History Capstone Seminar

Revision report for week 13

BEFORE CLASS

With the benefit of revision reports #1 and #2, you should be proceeding on your revising your rough draft into final form.

1.  Your introductory section should have:  general historical background/context, specific stakes for people in the past (what were they striving to add into the world?), your main analytical themes (e.g., masculinity, memory, law, war, social reform, et cetera), a sense of your primary sources, and your overarching analytical argument (thesis statement) which will hold together your entire paper as an original contribution to our historical understanding (i.e., not already covered by an historian).

2.  Your bibliography should be broken down into primary and secondary sources.  Do you have sufficient primary sources to provide evidence for your analytical argument?  Do you have sufficient secondary sources to provide context and background?  What more do you need to tighten up your rough draft?

3.  Outlining your rough draft paragraph by paragraph should have revealed what you need to revise in terms of the organizational flow across your paper (is everything in the right order? does each section and paragraph have the right weight to it?), the evidence and the analysis in each paragraph, and the persuasiveness of the overarching analytical argument (i.e., your paper reduced to one encapsulating sentence).
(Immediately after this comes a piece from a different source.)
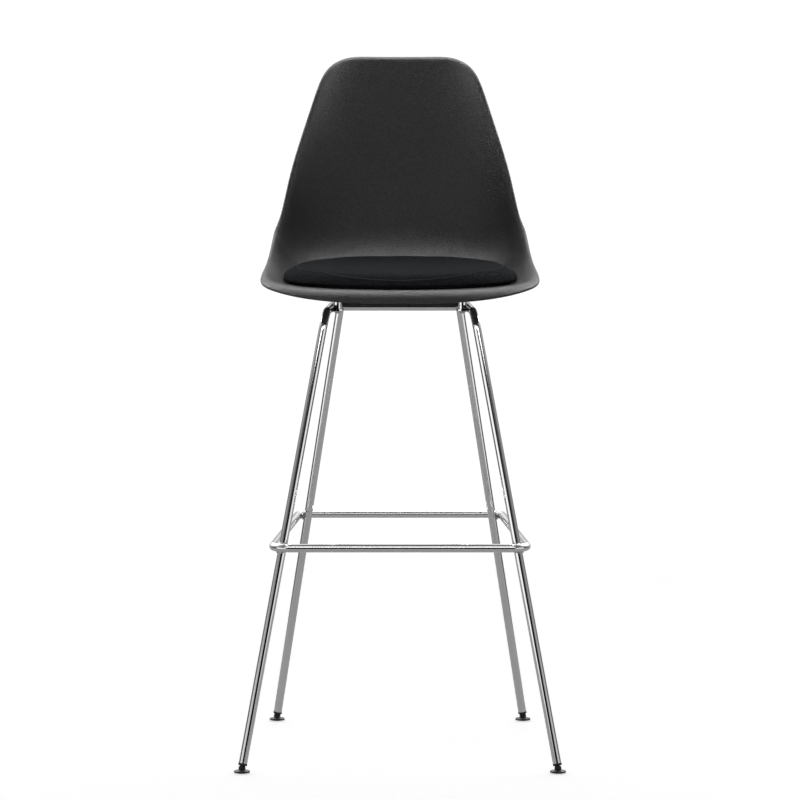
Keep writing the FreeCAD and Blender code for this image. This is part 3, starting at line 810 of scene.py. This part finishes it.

4.  As you revisit your paragraphs, take note of the topic sentence, which should convey the main analytical point of the paragraph, and how it fits into your overarching argument.  Topic sentences are a great guide for your reader — and they are a great guide for you in revising your paper.  The lesson here is not only to be an effective writer, but also to be an effective editor of your own writing.

5.  Beyond your main priorities for your paper (organization, evidence, analysis), there are also the details.  Make sure you do not assume knowledge in your reader.  Make sure you anchor each paragraph in a chronology and geography:  time and place.  Make sure you identify who people were, what institutions were, what events were, et cetera.

6.  Whenever you attribute motivations or evaluations, or any subjectivity or ideology, to your historical actors, you must provide evidence of that motivation or evaluation from the primary sources.

7.  At this point, you should have revisited your outline and thoroughly strategized about your revision, both highest priorities and crucial details.  You should be resuming writing, as revising — done properly — takes a good while.  It does not amount to 10 percent of the work of paper, but more like 40 percent.

8.  Keep track of your revisions, because you will be preparing and submitting a statement of revisions with the final draft of your paper.

9.  Finally, your updated workplan for weeks 14 through 17, when the final paper is due.